* _GIVEN TASK_
Produce a verbatim copy of the entries listed below.

* _SUPPLIED ENTRIES_
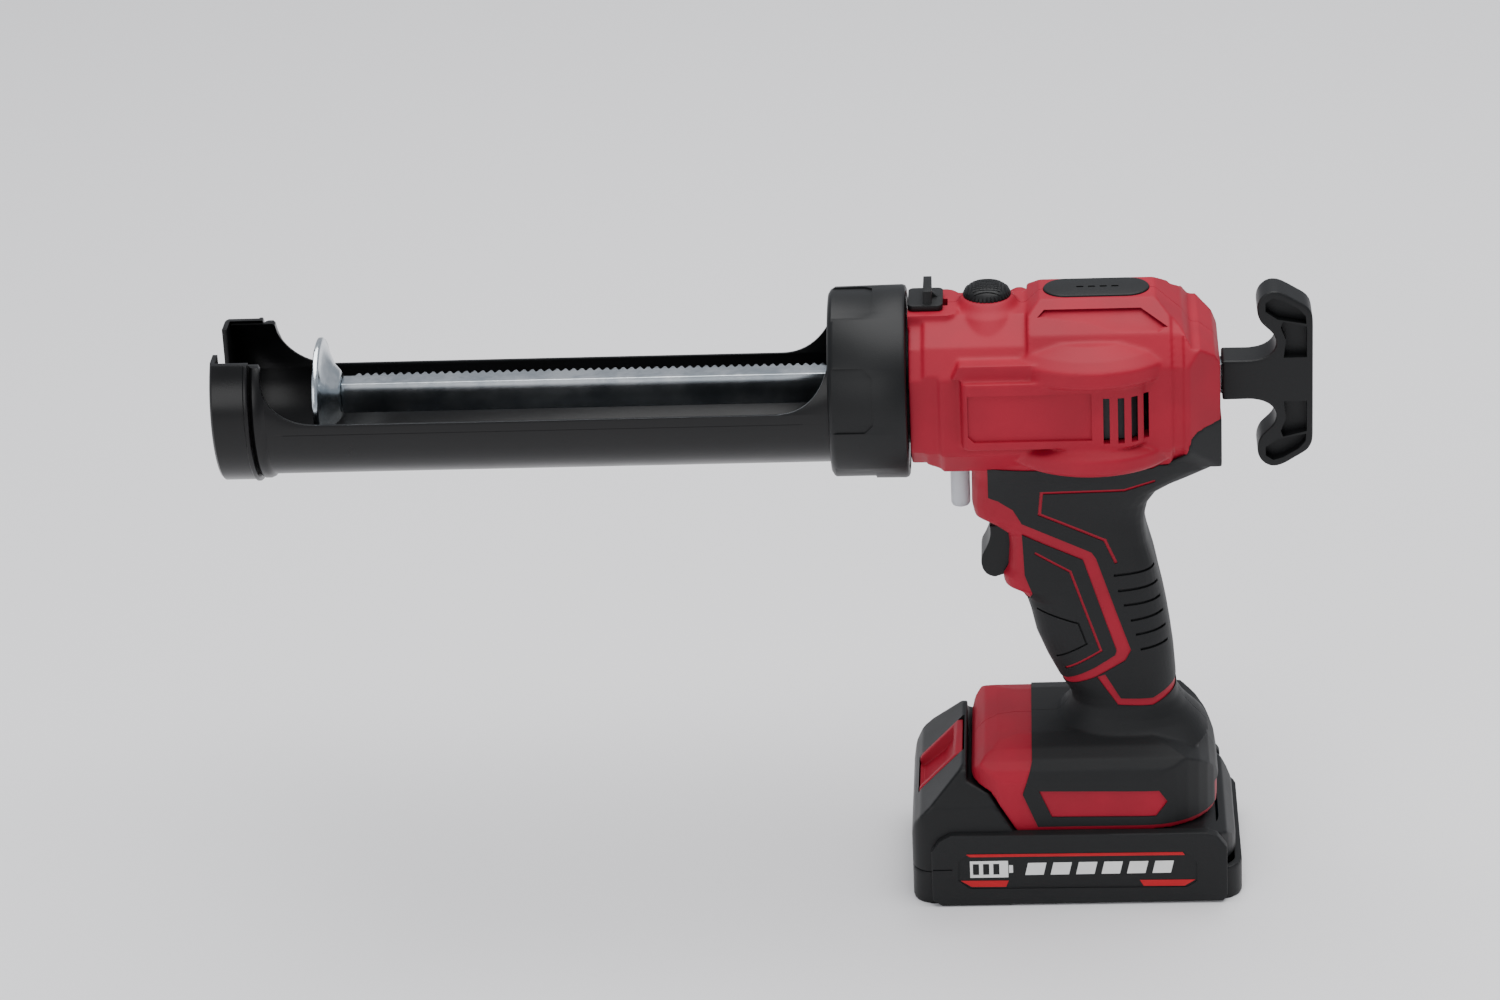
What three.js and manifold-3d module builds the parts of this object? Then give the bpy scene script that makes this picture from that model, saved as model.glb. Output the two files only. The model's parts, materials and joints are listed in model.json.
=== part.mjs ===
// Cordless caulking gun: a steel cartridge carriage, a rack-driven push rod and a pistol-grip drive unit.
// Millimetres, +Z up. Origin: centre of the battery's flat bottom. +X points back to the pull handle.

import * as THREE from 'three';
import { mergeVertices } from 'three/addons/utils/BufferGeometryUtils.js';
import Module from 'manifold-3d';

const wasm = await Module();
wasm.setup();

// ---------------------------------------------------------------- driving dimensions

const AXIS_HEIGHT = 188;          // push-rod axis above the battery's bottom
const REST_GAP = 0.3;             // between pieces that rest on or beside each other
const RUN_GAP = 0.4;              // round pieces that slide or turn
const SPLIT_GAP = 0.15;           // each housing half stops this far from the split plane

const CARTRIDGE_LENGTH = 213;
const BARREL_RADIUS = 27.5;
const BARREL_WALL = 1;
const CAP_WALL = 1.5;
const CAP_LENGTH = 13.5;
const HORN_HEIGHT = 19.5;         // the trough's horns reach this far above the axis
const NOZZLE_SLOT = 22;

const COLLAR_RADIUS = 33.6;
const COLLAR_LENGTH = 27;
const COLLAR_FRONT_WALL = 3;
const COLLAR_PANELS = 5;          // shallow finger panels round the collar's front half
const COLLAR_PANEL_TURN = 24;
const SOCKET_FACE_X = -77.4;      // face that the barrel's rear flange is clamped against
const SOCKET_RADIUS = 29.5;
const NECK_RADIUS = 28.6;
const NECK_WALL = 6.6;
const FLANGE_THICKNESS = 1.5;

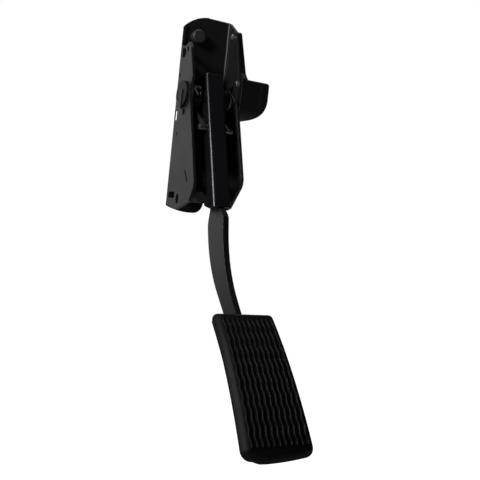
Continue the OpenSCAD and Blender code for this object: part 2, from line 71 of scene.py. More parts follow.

* _TASK ANSWER_
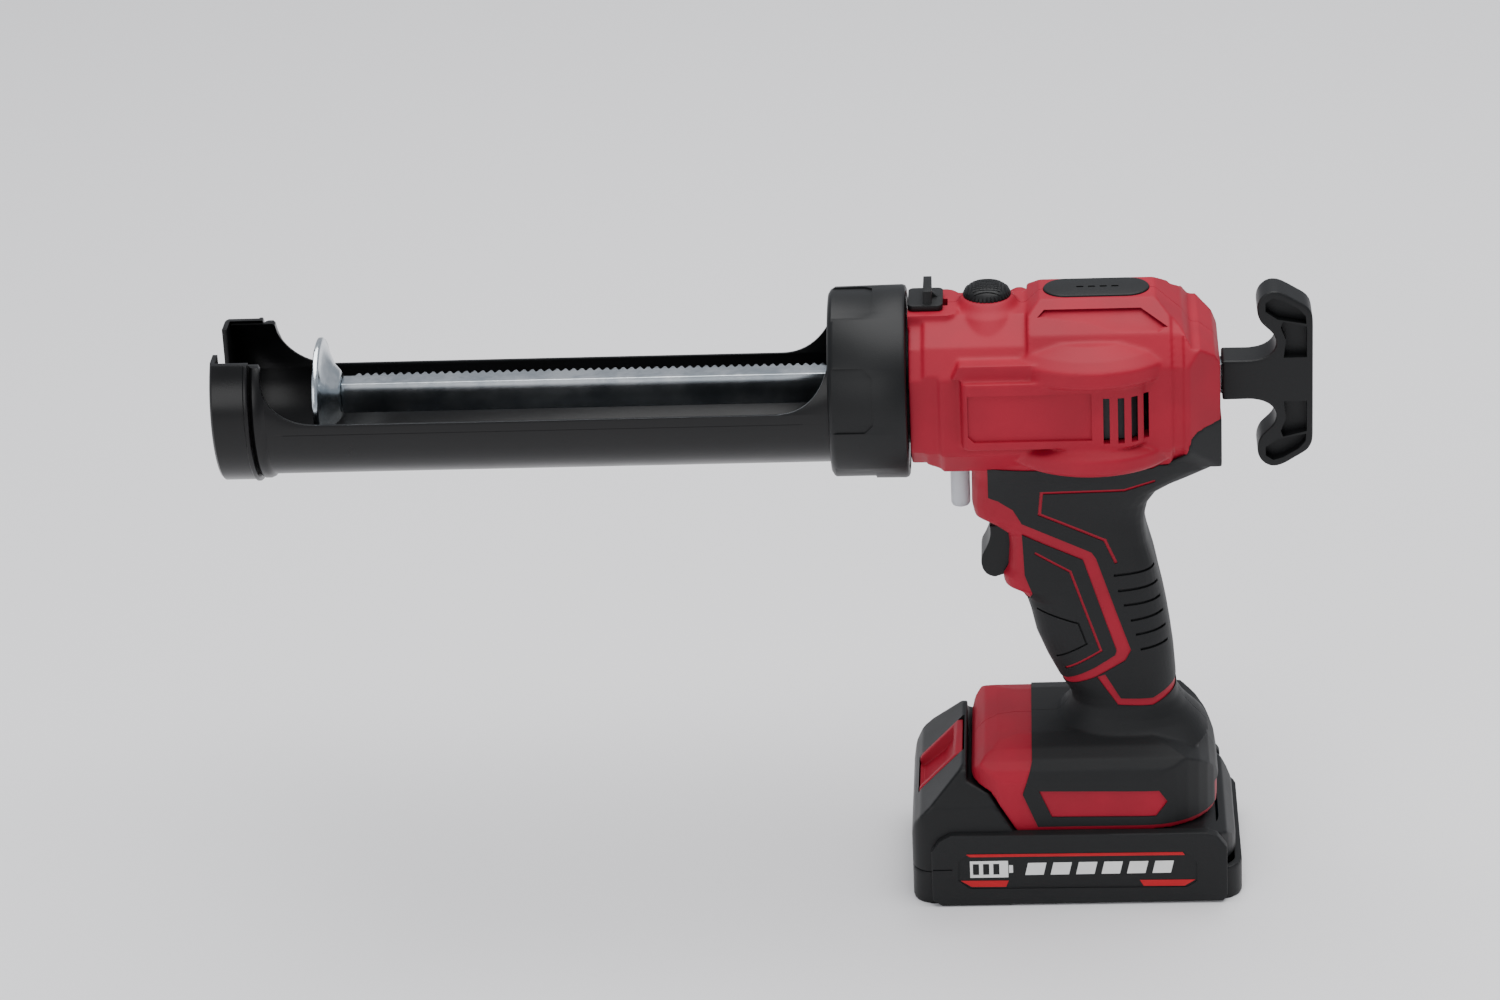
What three.js and manifold-3d module builds the parts of this object? Then give the bpy scene script that makes this picture from that model, saved as model.glb. Output the two files only. The model's parts, materials and joints are listed in model.json.
=== part.mjs ===
// Cordless caulking gun: a steel cartridge carriage, a rack-driven push rod and a pistol-grip drive unit.
// Millimetres, +Z up. Origin: centre of the battery's flat bottom. +X points back to the pull handle.

import * as THREE from 'three';
import { mergeVertices } from 'three/addons/utils/BufferGeometryUtils.js';
import Module from 'manifold-3d';

const wasm = await Module();
wasm.setup();

// ---------------------------------------------------------------- driving dimensions

const AXIS_HEIGHT = 188;          // push-rod axis above the battery's bottom
const REST_GAP = 0.3;             // between pieces that rest on or beside each other
const RUN_GAP = 0.4;              // round pieces that slide or turn
const SPLIT_GAP = 0.15;           // each housing half stops this far from the split plane

const CARTRIDGE_LENGTH = 213;
const BARREL_RADIUS = 27.5;
const BARREL_WALL = 1;
const CAP_WALL = 1.5;
const CAP_LENGTH = 13.5;
const HORN_HEIGHT = 19.5;         // the trough's horns reach this far above the axis
const NOZZLE_SLOT = 22;

const COLLAR_RADIUS = 33.6;
const COLLAR_LENGTH = 27;
const COLLAR_FRONT_WALL = 3;
const COLLAR_PANELS = 5;          // shallow finger panels round the collar's front half
const COLLAR_PANEL_TURN = 24;
const SOCKET_FACE_X = -77.4;      // face that the barrel's rear flange is clamped against
const SOCKET_RADIUS = 29.5;
const NECK_RADIUS = 28.6;
const NECK_WALL = 6.6;
const FLANGE_THICKNESS = 1.5;

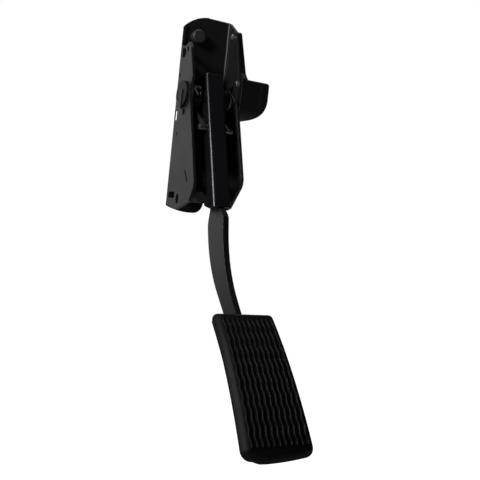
Continue the OpenSCAD and Blender code for this object: part 2, from line 71 of scene.py. More parts follow.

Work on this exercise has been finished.